My partner and I decided to renew our passports (under a democratic administration because my partner is POC, born in Guam, and most republicans and U.S. border patrol don't even know what/where Guam is, let alone that it is a U.S. territory**). He IS, in all legality, a U.S. citizen. Since the last administration made a point of revoking "sketchy" (re: Muslim/brown people's) passports and deporting those people back to "their countries of origin," even if those people had no memory of or affiliation with that country in their lives, we knew we didn't want to wait for a new administration to say Guam doesn't count and send him back to his country of origin, which he has never been to, with a language he doesn't speak/understand.


Back to the saga:


My passport was 20 years expired, and his was closer to 40 years. I went to the government passport site and went to fill out the paperwork with my expired passport. Lo and behold, what was not in my safe box? That's right, the passport. Absolutely no clue what I did with it. Naturally, that set off an ADHD panic attack, where I started tearing around my home looking high and low, in logical and nonsensical places alike, and having no luck whatsoever. (At least I had my birth certificate in there...)


So I did the only thing I could do: go back to the site and report in the application that it was both damaged (cat pee) and lost, and no, I did not report when it was damaged or lost because I had no idea regarding either thing.


I filled out my passport application, and there was a section asking if damaged/lost, did you report it? No, because I'm an idiot. Was your passport issued more than 15 years ago? Yes! Some luck at last. I print out my application and my partners, and realize that his form would not allow my first name to be entered. It read: Last Name, nothing. (It was especially perplexing because I had no issues entering his full name on mine.) Was this going to be a problem at the application office? Probably, but there was nothing we could do.


I scheduled the appointment, which had a week wait time, for a Friday afternoon. (Early work dismissal, yay!) The government passport site said expect 60-85 minutes for processing (since it was the both of us). So we get to our 2:00pm appointment at 1:55ish, so approximately five minutes early. We didn't even get a chance to sit down to wait; the passport official called us right back.
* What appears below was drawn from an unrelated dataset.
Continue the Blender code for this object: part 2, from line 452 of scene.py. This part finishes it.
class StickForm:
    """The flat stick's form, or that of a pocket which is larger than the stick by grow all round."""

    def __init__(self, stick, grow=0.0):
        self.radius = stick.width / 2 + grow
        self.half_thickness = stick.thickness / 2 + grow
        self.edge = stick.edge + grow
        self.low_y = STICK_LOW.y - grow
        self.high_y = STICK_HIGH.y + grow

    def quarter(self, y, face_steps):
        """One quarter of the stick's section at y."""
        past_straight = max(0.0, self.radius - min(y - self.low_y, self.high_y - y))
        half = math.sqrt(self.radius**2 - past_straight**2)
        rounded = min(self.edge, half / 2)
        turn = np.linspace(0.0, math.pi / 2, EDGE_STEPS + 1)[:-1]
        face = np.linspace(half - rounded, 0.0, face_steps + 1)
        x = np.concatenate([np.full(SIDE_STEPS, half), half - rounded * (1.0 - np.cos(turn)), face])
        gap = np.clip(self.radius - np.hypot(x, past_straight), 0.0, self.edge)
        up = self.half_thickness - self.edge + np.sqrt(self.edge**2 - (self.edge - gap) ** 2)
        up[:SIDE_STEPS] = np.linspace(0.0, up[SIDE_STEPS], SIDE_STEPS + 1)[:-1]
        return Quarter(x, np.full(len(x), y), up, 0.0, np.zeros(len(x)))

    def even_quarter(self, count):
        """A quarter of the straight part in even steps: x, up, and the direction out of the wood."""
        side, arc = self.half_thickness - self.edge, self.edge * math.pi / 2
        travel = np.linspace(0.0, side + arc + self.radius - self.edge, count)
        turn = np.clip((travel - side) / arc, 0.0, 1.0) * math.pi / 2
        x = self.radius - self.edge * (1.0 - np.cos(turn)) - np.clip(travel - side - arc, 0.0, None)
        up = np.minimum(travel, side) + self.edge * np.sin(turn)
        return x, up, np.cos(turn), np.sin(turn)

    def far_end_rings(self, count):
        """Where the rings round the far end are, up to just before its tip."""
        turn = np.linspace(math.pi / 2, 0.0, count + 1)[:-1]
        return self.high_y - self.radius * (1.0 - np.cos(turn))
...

We filled out some additional paperwork; she had us write in the incompletable fields (or errors, like misspelling my mother's maiden name), took my photo, and had us both out the door at 2:20pm with the comment: "Expect delivery in 6-12 weeks."


That is not an insignificant amount of time, between a month and a half and three months. But we didn't have a timetable to get anywhere yet.


Three (3) weeks later, we both had passports in hand. (Also, first time ever I had a government photo that didn't make me look like crap! Huzzah!) So now here with are, with passport cards to travel in countries with shared borders (Canada and Mexico), and actual book passports to travel beyond North America.


So the saga that I had made it out to be actually took only 10 minutes to fill out the application online, 25 minutes in the application office, and 3 weeks to receive them. This was by far the fastest, easiest, most direct government process I have ever experienced. (I was expecting it to be like the hell that is the Department of Motor Vehicles.)


Now we are sitting here with our passports, with nowhere to actually go, but secure in the fact that my partner will not be deported.


** My partner went to Canada once, when just birth certificates were needed for border travel. The Canadian BP said, "Guam, you're good to go," so into Canada he went. On the return trip, the U.S. BP looked at his birth certificate and said, "What is Guam? That's not a state." Canadian BP had to explain it to U.S. BP, who eventually let him through. U.S. Border Patrol needs to know what and where U.S. territories are located and that they do, in fact, make one a U.S. citizen.